**Requirement:** Give the listing below again in full, exactly as written.

____ Data provided

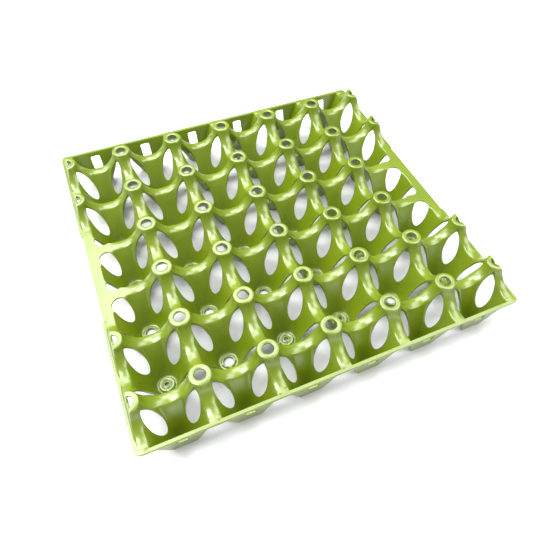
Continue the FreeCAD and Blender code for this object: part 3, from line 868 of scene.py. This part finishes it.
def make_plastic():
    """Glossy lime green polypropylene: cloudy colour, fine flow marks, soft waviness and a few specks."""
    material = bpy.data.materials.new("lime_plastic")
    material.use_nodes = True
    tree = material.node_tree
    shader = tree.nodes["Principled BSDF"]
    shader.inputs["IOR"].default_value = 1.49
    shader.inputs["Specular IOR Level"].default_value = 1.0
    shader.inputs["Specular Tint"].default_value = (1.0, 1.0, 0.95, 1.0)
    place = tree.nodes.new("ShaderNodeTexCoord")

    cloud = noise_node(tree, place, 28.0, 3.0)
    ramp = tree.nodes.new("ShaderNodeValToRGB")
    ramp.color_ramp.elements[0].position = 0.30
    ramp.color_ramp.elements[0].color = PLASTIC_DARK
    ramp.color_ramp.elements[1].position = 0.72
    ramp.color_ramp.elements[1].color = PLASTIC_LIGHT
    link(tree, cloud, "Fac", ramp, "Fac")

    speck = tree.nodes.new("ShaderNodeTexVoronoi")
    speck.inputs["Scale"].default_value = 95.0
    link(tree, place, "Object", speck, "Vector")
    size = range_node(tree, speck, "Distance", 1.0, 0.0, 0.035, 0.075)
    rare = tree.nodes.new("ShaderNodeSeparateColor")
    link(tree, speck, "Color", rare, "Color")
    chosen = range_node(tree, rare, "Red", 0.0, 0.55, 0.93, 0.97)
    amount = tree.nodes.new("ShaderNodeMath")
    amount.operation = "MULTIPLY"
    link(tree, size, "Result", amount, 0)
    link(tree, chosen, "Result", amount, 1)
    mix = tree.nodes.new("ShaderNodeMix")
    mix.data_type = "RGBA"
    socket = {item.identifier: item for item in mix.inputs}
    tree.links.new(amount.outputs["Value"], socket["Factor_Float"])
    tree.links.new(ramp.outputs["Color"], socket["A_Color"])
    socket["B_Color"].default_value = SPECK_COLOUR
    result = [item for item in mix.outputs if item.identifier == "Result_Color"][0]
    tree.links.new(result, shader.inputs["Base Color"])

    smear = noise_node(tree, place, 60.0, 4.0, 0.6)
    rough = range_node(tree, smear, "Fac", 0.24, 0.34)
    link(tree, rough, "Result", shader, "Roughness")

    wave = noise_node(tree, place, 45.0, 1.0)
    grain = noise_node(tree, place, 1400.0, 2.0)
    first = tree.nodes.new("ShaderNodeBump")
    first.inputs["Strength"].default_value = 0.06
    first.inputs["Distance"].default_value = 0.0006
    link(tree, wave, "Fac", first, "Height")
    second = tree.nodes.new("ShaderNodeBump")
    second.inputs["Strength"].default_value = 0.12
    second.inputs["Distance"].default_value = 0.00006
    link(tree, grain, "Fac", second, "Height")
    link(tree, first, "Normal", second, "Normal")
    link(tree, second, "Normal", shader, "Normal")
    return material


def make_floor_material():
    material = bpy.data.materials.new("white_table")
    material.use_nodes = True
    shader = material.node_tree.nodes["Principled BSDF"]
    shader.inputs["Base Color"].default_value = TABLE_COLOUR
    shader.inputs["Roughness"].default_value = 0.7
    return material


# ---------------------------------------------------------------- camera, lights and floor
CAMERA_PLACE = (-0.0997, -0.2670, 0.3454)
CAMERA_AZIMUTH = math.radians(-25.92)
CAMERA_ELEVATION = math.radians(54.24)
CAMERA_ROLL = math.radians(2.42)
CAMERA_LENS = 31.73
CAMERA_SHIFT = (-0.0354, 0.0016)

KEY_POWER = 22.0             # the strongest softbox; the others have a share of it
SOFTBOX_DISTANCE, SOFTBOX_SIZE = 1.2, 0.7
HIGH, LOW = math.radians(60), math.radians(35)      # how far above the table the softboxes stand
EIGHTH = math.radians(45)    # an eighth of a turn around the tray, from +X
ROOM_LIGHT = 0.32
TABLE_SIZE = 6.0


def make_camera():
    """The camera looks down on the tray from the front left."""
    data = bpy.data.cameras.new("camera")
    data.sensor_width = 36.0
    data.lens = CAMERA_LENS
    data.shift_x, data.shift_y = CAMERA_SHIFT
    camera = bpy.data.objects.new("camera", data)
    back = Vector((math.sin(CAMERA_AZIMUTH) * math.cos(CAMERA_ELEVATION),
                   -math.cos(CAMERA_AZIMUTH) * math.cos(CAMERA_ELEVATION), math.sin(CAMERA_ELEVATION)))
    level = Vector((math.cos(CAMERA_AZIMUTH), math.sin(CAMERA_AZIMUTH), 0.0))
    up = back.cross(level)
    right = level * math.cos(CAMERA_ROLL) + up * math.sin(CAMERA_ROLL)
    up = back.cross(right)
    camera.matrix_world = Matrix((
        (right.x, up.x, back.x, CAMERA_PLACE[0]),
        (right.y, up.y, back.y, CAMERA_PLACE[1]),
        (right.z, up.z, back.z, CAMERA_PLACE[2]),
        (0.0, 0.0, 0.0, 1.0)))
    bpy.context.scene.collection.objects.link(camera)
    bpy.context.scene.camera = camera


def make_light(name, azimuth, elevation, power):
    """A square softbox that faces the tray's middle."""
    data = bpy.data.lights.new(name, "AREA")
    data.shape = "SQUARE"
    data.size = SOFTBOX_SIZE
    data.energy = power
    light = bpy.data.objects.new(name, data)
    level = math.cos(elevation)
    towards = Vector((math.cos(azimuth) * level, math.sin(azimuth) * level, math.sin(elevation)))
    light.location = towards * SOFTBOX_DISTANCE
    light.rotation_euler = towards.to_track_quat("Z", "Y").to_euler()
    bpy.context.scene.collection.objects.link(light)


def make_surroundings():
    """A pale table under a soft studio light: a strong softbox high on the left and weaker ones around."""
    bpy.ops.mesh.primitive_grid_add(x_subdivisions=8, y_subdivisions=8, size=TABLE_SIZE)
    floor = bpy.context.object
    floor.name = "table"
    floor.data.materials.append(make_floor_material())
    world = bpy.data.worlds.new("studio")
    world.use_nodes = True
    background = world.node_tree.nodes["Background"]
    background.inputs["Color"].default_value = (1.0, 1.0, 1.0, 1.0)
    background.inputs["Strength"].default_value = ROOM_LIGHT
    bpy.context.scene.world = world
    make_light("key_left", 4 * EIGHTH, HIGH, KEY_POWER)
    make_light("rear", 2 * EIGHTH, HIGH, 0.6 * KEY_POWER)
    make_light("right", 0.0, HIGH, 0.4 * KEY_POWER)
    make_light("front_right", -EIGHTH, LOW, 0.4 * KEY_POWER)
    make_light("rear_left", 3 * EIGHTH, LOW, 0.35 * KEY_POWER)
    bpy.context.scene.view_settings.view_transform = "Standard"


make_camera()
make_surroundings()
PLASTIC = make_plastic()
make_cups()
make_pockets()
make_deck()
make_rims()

________

**Written solution:**
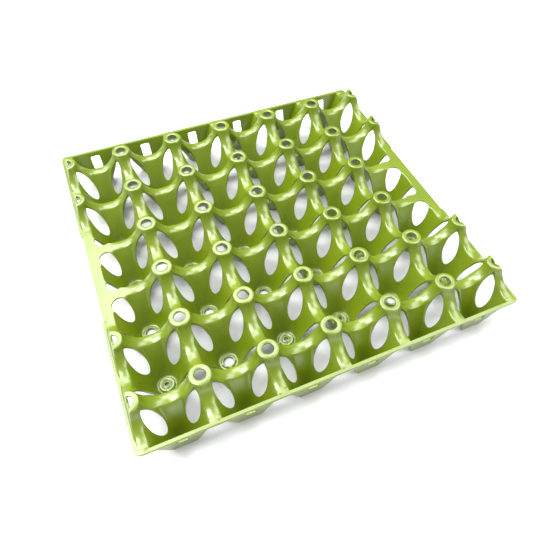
Continue the FreeCAD and Blender code for this object: part 3, from line 868 of scene.py. This part finishes it.
def make_plastic():
    """Glossy lime green polypropylene: cloudy colour, fine flow marks, soft waviness and a few specks."""
    material = bpy.data.materials.new("lime_plastic")
    material.use_nodes = True
    tree = material.node_tree
    shader = tree.nodes["Principled BSDF"]
    shader.inputs["IOR"].default_value = 1.49
    shader.inputs["Specular IOR Level"].default_value = 1.0
    shader.inputs["Specular Tint"].default_value = (1.0, 1.0, 0.95, 1.0)
    place = tree.nodes.new("ShaderNodeTexCoord")

    cloud = noise_node(tree, place, 28.0, 3.0)
    ramp = tree.nodes.new("ShaderNodeValToRGB")
    ramp.color_ramp.elements[0].position = 0.30
    ramp.color_ramp.elements[0].color = PLASTIC_DARK
    ramp.color_ramp.elements[1].position = 0.72
    ramp.color_ramp.elements[1].color = PLASTIC_LIGHT
    link(tree, cloud, "Fac", ramp, "Fac")

    speck = tree.nodes.new("ShaderNodeTexVoronoi")
    speck.inputs["Scale"].default_value = 95.0
    link(tree, place, "Object", speck, "Vector")
    size = range_node(tree, speck, "Distance", 1.0, 0.0, 0.035, 0.075)
    rare = tree.nodes.new("ShaderNodeSeparateColor")
    link(tree, speck, "Color", rare, "Color")
    chosen = range_node(tree, rare, "Red", 0.0, 0.55, 0.93, 0.97)
    amount = tree.nodes.new("ShaderNodeMath")
    amount.operation = "MULTIPLY"
    link(tree, size, "Result", amount, 0)
    link(tree, chosen, "Result", amount, 1)
    mix = tree.nodes.new("ShaderNodeMix")
    mix.data_type = "RGBA"
    socket = {item.identifier: item for item in mix.inputs}
    tree.links.new(amount.outputs["Value"], socket["Factor_Float"])
    tree.links.new(ramp.outputs["Color"], socket["A_Color"])
    socket["B_Color"].default_value = SPECK_COLOUR
    result = [item for item in mix.outputs if item.identifier == "Result_Color"][0]
    tree.links.new(result, shader.inputs["Base Color"])

    smear = noise_node(tree, place, 60.0, 4.0, 0.6)
    rough = range_node(tree, smear, "Fac", 0.24, 0.34)
    link(tree, rough, "Result", shader, "Roughness")

    wave = noise_node(tree, place, 45.0, 1.0)
    grain = noise_node(tree, place, 1400.0, 2.0)
    first = tree.nodes.new("ShaderNodeBump")
    first.inputs["Strength"].default_value = 0.06
    first.inputs["Distance"].default_value = 0.0006
    link(tree, wave, "Fac", first, "Height")
    second = tree.nodes.new("ShaderNodeBump")
    second.inputs["Strength"].default_value = 0.12
    second.inputs["Distance"].default_value = 0.00006
    link(tree, grain, "Fac", second, "Height")
    link(tree, first, "Normal", second, "Normal")
    link(tree, second, "Normal", shader, "Normal")
    return material


def make_floor_material():
    material = bpy.data.materials.new("white_table")
    material.use_nodes = True
    shader = material.node_tree.nodes["Principled BSDF"]
    shader.inputs["Base Color"].default_value = TABLE_COLOUR
    shader.inputs["Roughness"].default_value = 0.7
    return material


# ---------------------------------------------------------------- camera, lights and floor
CAMERA_PLACE = (-0.0997, -0.2670, 0.3454)
CAMERA_AZIMUTH = math.radians(-25.92)
CAMERA_ELEVATION = math.radians(54.24)
CAMERA_ROLL = math.radians(2.42)
CAMERA_LENS = 31.73
CAMERA_SHIFT = (-0.0354, 0.0016)

KEY_POWER = 22.0             # the strongest softbox; the others have a share of it
SOFTBOX_DISTANCE, SOFTBOX_SIZE = 1.2, 0.7
HIGH, LOW = math.radians(60), math.radians(35)      # how far above the table the softboxes stand
EIGHTH = math.radians(45)    # an eighth of a turn around the tray, from +X
ROOM_LIGHT = 0.32
TABLE_SIZE = 6.0


def make_camera():
    """The camera looks down on the tray from the front left."""
    data = bpy.data.cameras.new("camera")
    data.sensor_width = 36.0
    data.lens = CAMERA_LENS
    data.shift_x, data.shift_y = CAMERA_SHIFT
    camera = bpy.data.objects.new("camera", data)
    back = Vector((math.sin(CAMERA_AZIMUTH) * math.cos(CAMERA_ELEVATION),
                   -math.cos(CAMERA_AZIMUTH) * math.cos(CAMERA_ELEVATION), math.sin(CAMERA_ELEVATION)))
    level = Vector((math.cos(CAMERA_AZIMUTH), math.sin(CAMERA_AZIMUTH), 0.0))
    up = back.cross(level)
    right = level * math.cos(CAMERA_ROLL) + up * math.sin(CAMERA_ROLL)
    up = back.cross(right)
    camera.matrix_world = Matrix((
        (right.x, up.x, back.x, CAMERA_PLACE[0]),
        (right.y, up.y, back.y, CAMERA_PLACE[1]),
        (right.z, up.z, back.z, CAMERA_PLACE[2]),
        (0.0, 0.0, 0.0, 1.0)))
    bpy.context.scene.collection.objects.link(camera)
    bpy.context.scene.camera = camera


def make_light(name, azimuth, elevation, power):
    """A square softbox that faces the tray's middle."""
    data = bpy.data.lights.new(name, "AREA")
    data.shape = "SQUARE"
    data.size = SOFTBOX_SIZE
    data.energy = power
    light = bpy.data.objects.new(name, data)
    level = math.cos(elevation)
    towards = Vector((math.cos(azimuth) * level, math.sin(azimuth) * level, math.sin(elevation)))
    light.location = towards * SOFTBOX_DISTANCE
    light.rotation_euler = towards.to_track_quat("Z", "Y").to_euler()
    bpy.context.scene.collection.objects.link(light)


def make_surroundings():
    """A pale table under a soft studio light: a strong softbox high on the left and weaker ones around."""
    bpy.ops.mesh.primitive_grid_add(x_subdivisions=8, y_subdivisions=8, size=TABLE_SIZE)
    floor = bpy.context.object
    floor.name = "table"
    floor.data.materials.append(make_floor_material())
    world = bpy.data.worlds.new("studio")
    world.use_nodes = True
    background = world.node_tree.nodes["Background"]
    background.inputs["Color"].default_value = (1.0, 1.0, 1.0, 1.0)
    background.inputs["Strength"].default_value = ROOM_LIGHT
    bpy.context.scene.world = world
    make_light("key_left", 4 * EIGHTH, HIGH, KEY_POWER)
    make_light("rear", 2 * EIGHTH, HIGH, 0.6 * KEY_POWER)
    make_light("right", 0.0, HIGH, 0.4 * KEY_POWER)
    make_light("front_right", -EIGHTH, LOW, 0.4 * KEY_POWER)
    make_light("rear_left", 3 * EIGHTH, LOW, 0.35 * KEY_POWER)
    bpy.context.scene.view_settings.view_transform = "Standard"


make_camera()
make_surroundings()
PLASTIC = make_plastic()
make_cups()
make_pockets()
make_deck()
make_rims()